Nuovo duro colpo al clan del boss latitante Matteo Messina Denaro. Dalle prime ore dell'alba è in corso una imponente operazione di carabinieri, polizia e Dia, che stanno eseguendo nel trapanese un provvedimento di fermo nei confronti di 21 persone emesso dalla Dda di Palermo. Sono ritenute affiliate alle famiglie mafiose di Castelvetrano, Campobello di Mazara e Partanna. Sono indagati per associazione mafiosa, estorsione, danneggiamento, detenzione di armi e intestazione fittizia di beni.
Tra le persone fermate ci sono anche due cognati di Matteo Messina Denaro. Si tratta di Gaspare Como e Rosario Allegra, i mariti di Bice e Giovanna Messina Denaro. Secondo gli inquirenti sarebbero stati proprio loro a organizzare la latitanza della primula rossa ricercata dal 1993.
Perquisizioni a tappeto sono state effettuate nella notte nelle abitazioni di persone ritenute vicine al boss. Decine di persone sono state controllate tra Castelvetrano e Campobello di Mazara.
Le indagini, "oltre ad accertare il capillare controllo del territorio esercitato da Cosa nostra ed il sistematico ricorso all'intimidazione per infiltrare il tessuto economico locale", hanno "consentito di individuare la rete relazionale funzionale allo smistamento dei "pizzini" con i quali il latitante impartiva le disposizioni ai suoi sodali". Ne sono convinti gli inquirenti che hanno condotto l'indagine 'Anno zero'.
L'operazione "ha confermato il perdurante ruolo apicale di Matteo Messina Denaro della provincia mafiosa trapanese e quello di reggente del mandamento di Castelvetrano assunto da un cognato, in conseguenza dell'arresto di altri membri del circuito familiare". E' quanto dicono gli investigatori che hanno coordinato l'inchiesta.
Scioccanti sono le intercettazioni emerse nel corso delle indagini. "Ha fatto bene!" a sciogliere il piccolo Giuseppe Di Matteo nell'acido, dice, senza sapere di essere intercettato, uno degli uomini ritenuti vicini a Matteo Messina Denaro, arrestato oggi. "Se la stirpe è quella... suo padre perché ha cantato?", chiede l'uomo al suo interlocutore parlando del pentito Santino Di Matteo, padre del bimbo sciolto nell'acido.

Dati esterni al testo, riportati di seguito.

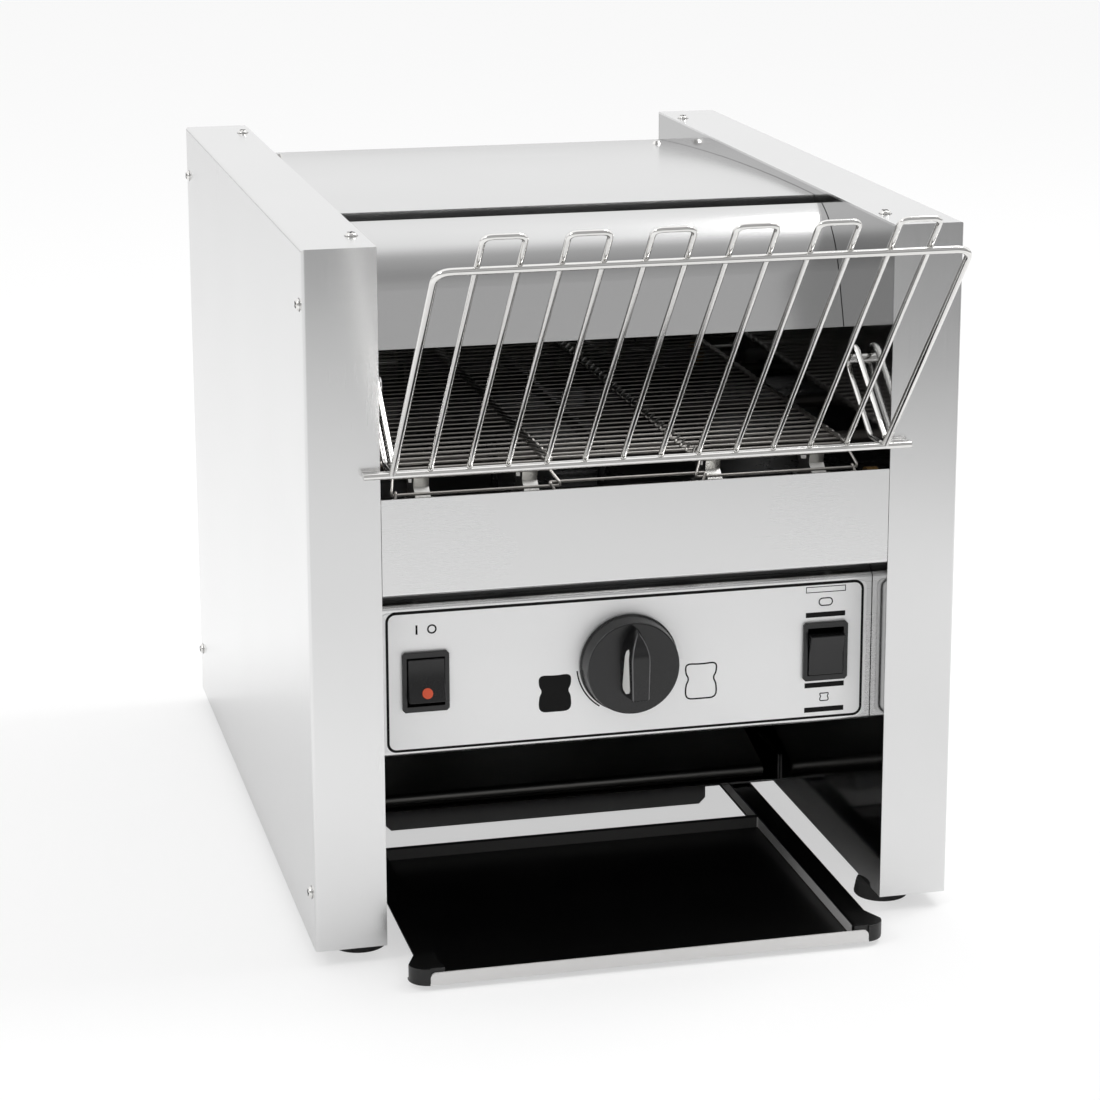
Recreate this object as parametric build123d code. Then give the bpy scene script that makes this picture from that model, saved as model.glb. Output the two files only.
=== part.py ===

"Ha rovinato mezza Palermo quello, allora perfetto", continua accanendosi contro l'ex mafioso. "Il bambino è giusto che non si tocca, però 700 giorni sono due anni ... tu perché non ritrattavi tutte cose? Se tenevi a tuo figlio, allora sei tu che non ci tenevi", dice ancora la voce intercettata.
Si tratta di "un dato grave e inquietante", secondo il procuratore capo di Palermo Francesco Lo Voi, perché dalla conversazione emerge che i due "non solo condividono ma supportano l'uccisione del piccolo Giuseppe Di Matteo, ritenendo che fosse una decisione corretta".